* **Supplied material**
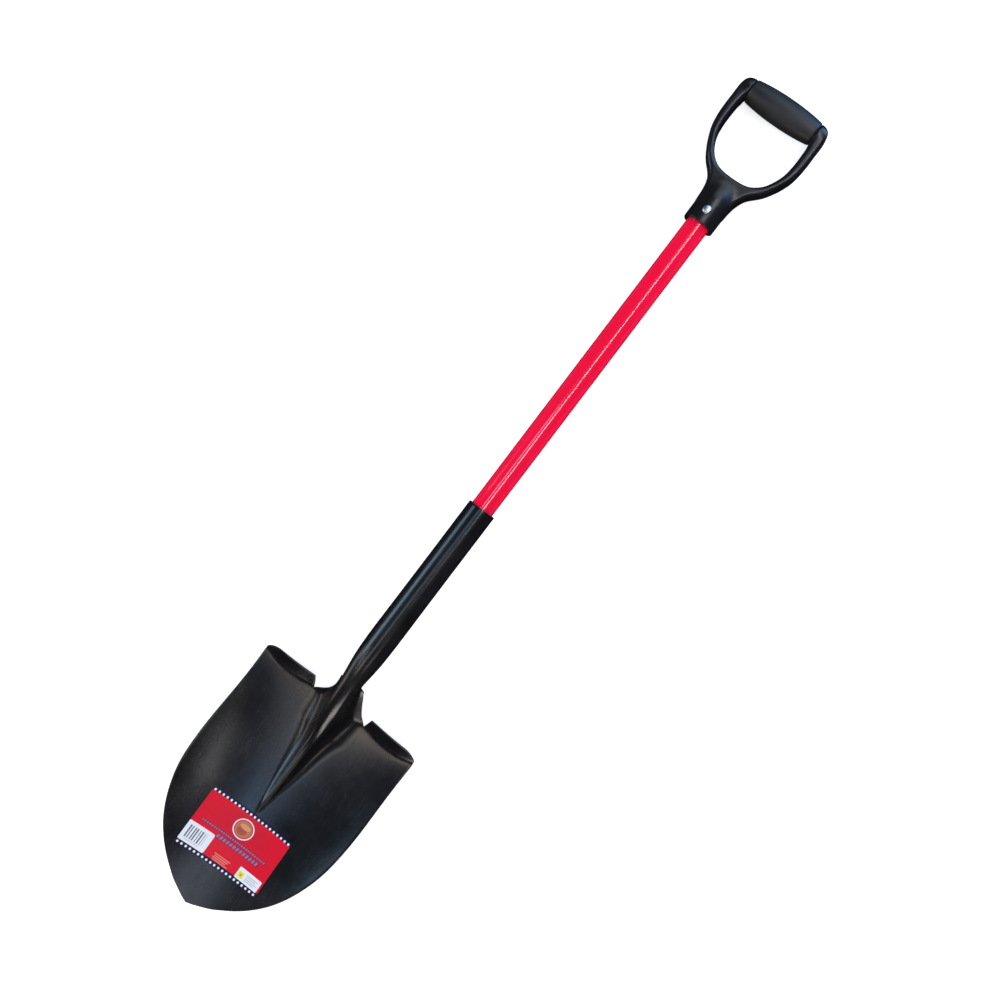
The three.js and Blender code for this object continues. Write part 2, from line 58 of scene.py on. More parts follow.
# ------------------------------------------------------------------------------------------------ curves
def spline(pairs):
    n = len(pairs)
    t, v = [p[0] for p in pairs], [p[1] for p in pairs]
    m, c, d = [0.0] * n, [0.0] * n, [0.0] * n
    for i in range(1, n - 1):
        h0, h1 = t[i] - t[i - 1], t[i + 1] - t[i]
        r = 6 * ((v[i + 1] - v[i]) / h1 - (v[i] - v[i - 1]) / h0)
        b = 2 * (h0 + h1) - h0 * c[i - 1]
        c[i] = h1 / b
        d[i] = (r - h0 * d[i - 1]) / b
    for i in range(n - 2, 0, -1):
        m[i] = d[i] - c[i] * m[i + 1]
    s0 = (v[1] - v[0]) / (t[1] - t[0]) - (t[1] - t[0]) * m[1] / 6
    s1 = (v[n - 1] - v[n - 2]) / (t[n - 1] - t[n - 2]) + (t[n - 1] - t[n - 2]) * m[n - 2] / 6

    def f(x):
        if x <= t[0]:
            return v[0] + s0 * (x - t[0])
        if x >= t[n - 1]:
            return v[n - 1] + s1 * (x - t[n - 1])
        i = 0
        while x > t[i + 1]:
            i += 1
        h = t[i + 1] - t[i]
        a, b = (t[i + 1] - x) / h, (x - t[i]) / h
        return a * v[i] + b * v[i + 1] + ((a ** 3 - a) * m[i] + (b ** 3 - b) * m[i + 1]) * h * h / 6

    return f


def lines(pairs):
    def f(x):
        if x <= pairs[0][0]:
            return pairs[0][1]
        for (t0, v0), (t1, v1) in zip(pairs, pairs[1:]):
            if x <= t1:
                return v0 + (v1 - v0) * (x - t0) / (t1 - t0)
        return pairs[-1][1]

    return f


def smooth(x):
    x = min(max(x, 0.0), 1.0)
    return x * x * (3 - 2 * x)


# ------------------------------------------------------------------------------------------------ the blade's shape, as the CAD part has it
TIP_Y, LAST_ROW_Y, JOIN_Y, STEP_TOP_Y, NOSE_X = -578.2, -575.6, -296.0, -281.0, 113.6
half_width = spline([
    (-576, 7.2), (-571.2, 18.6), (-566.5, 28.7), (-561.4, 36.9), (-556.3, 44.6), (-551.5, 51.3), (-546.6, 57.4),
    (-541.7, 62.9), (-536.8, 67.8), (-532, 72.2), (-522.6, 79.8), (-513, 86.2), (-503.5, 91.5), (-494.2, 95.9),
    (-489.7, 97.8), (-478.5, 102.0), (-467, 105.6), (-456, 108.3), (-445.6, 110.2), (-435, 111.5), (-413, 113.1),
    (-391, 113.5), (-358, 113.0), (-323, 112.9), (-300, 113.4), (-290, 113.6),
])
floor_line = spline([
    (-579, -11.6), (-560, -15.6), (-540, -20.0), (-520, -24.5), (-500, -29.2), (-480, -34.0), (-460, -38.8),
    (-440, -43.6), (-420, -48.0), (-400, -51.8), (-380, -54.8), (-360, -56.6), (-340, -57.2), (-320, -56.6),
    (-300, -55.2), (-280, -53.6),
])
dishing = spline([
    (-579, 0.00142), (-560, 0.00150), (-540, 0.00162), (-520, 0.00176), (-500, 0.00188), (-480, 0.00192), (-460, 0.00188),
    (-440, 0.00176), (-420, 0.00164), (-400, 0.00154), (-370, 0.00138), (-340, 0.00112), (-315, 0.00082), (-296, 0.00066),
    (-270, 0.00060),
])
bend_line = spline([
    (0, -297), (20, -296), (33, -293.5), (45, -293), (60, -295.5), (75, -296.5), (90, -295.5), (102, -292.8), (116, -288),
])
step_top = lines([(95, STEP_TOP_Y), (99, -281.6), (103, -282.8), (107, -284.6), (110.5, -286.9), (113.6, -290)])


def face_at(y):
    """The blade's face as a function of x, at one y."""
    floor_z, dish = floor_line(y), dishing(y)

    def f(x):
        ax = abs(x)
        q = ax / 113
        d = y - bend_line(ax)
        slope = 0.85 + 0.3 * smooth((ax - 28) / 20)
        return floor_z + dish * ax * ax * (0.82 + 0.18 * q * q) + slope * (math.sqrt(d * d + 18) + d) / 2

    return f


crest = spline([
    (-470, -36.4), (-458, -39.2), (-448, -41.0), (-436, -42.5), (-420, -43.4), (-400, -43.4), (-380, -42.8), (-360, -41.2),
    (-340, -36.6), (-320, -27.6), (-300, -15.0), (-280, -4.2), (-262, 3.6), (-245, 9.6), (-225, 14.0), (-205, 16.1),
    (-190, 16.6), (-150, 16.6), (0, 16.6),
])
crest_r = spline([
    (-450, 4.2), (-420, 4.2), (-400, 4.3), (-380, 4.6), (-360, 5.4), (-340, 6.8), (-320, 8.8), (-300, 10.6), (-280, 11.4),
    (-262, 11.9), (-254, 12.3), (-246, 12.9), (-238, 13.8), (-229, 14.8), (-217, 15.8), (-206, 16.3), (-190, 16.6),
    (-150, 16.6), (0, 16.6),
])
side_angle = spline([
    (-470, 4), (-450, 10), (-436, 26), (-420, 42), (-400, 54), (-380, 61), (-360, 66), (-340, 69), (-320, 71), (-300, 71),
    (-280, 78), (-262, 92), (-245, 118), (-225, 150), (-210, 170), (-195, 176), (-150, 176), (0, 176),
])
sheet_half = spline([
    (-300, 66), (-296, 62.5), (-288, 51.5), (-281, 43.2), (-274, 37.0), (-266, 32.6), (-256, 31.4), (-246, 33.4),
    (-236, 37.6), (-226, 42.4), (-216, 46.4), (-206, 48.9), (-195, 49.8), (-150, 49.8), (0, 49.8),
])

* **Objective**
Give the lines again, exactly as they stand, from the beginning of the data through the line with "s1 = (v[n - 1]".

* **Answer to the exercise**
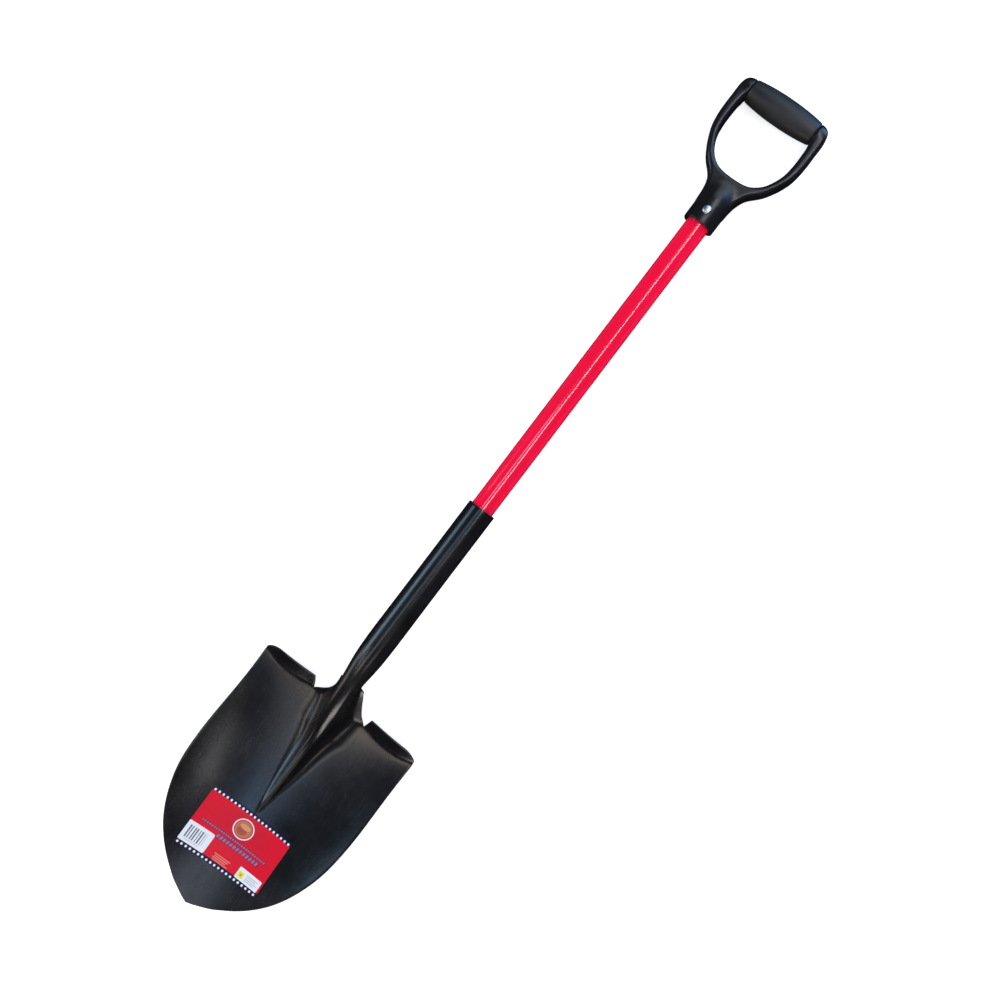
The three.js and Blender code for this object continues. Write part 2, from line 58 of scene.py on. More parts follow.
# ------------------------------------------------------------------------------------------------ curves
def spline(pairs):
    n = len(pairs)
    t, v = [p[0] for p in pairs], [p[1] for p in pairs]
    m, c, d = [0.0] * n, [0.0] * n, [0.0] * n
    for i in range(1, n - 1):
        h0, h1 = t[i] - t[i - 1], t[i + 1] - t[i]
        r = 6 * ((v[i + 1] - v[i]) / h1 - (v[i] - v[i - 1]) / h0)
        b = 2 * (h0 + h1) - h0 * c[i - 1]
        c[i] = h1 / b
        d[i] = (r - h0 * d[i - 1]) / b
    for i in range(n - 2, 0, -1):
        m[i] = d[i] - c[i] * m[i + 1]
    s0 = (v[1] - v[0]) / (t[1] - t[0]) - (t[1] - t[0]) * m[1] / 6
    s1 = (v[n - 1] - v[n - 2]) / (t[n - 1] - t[n - 2]) + (t[n - 1] - t[n - 2]) * m[n - 2] / 6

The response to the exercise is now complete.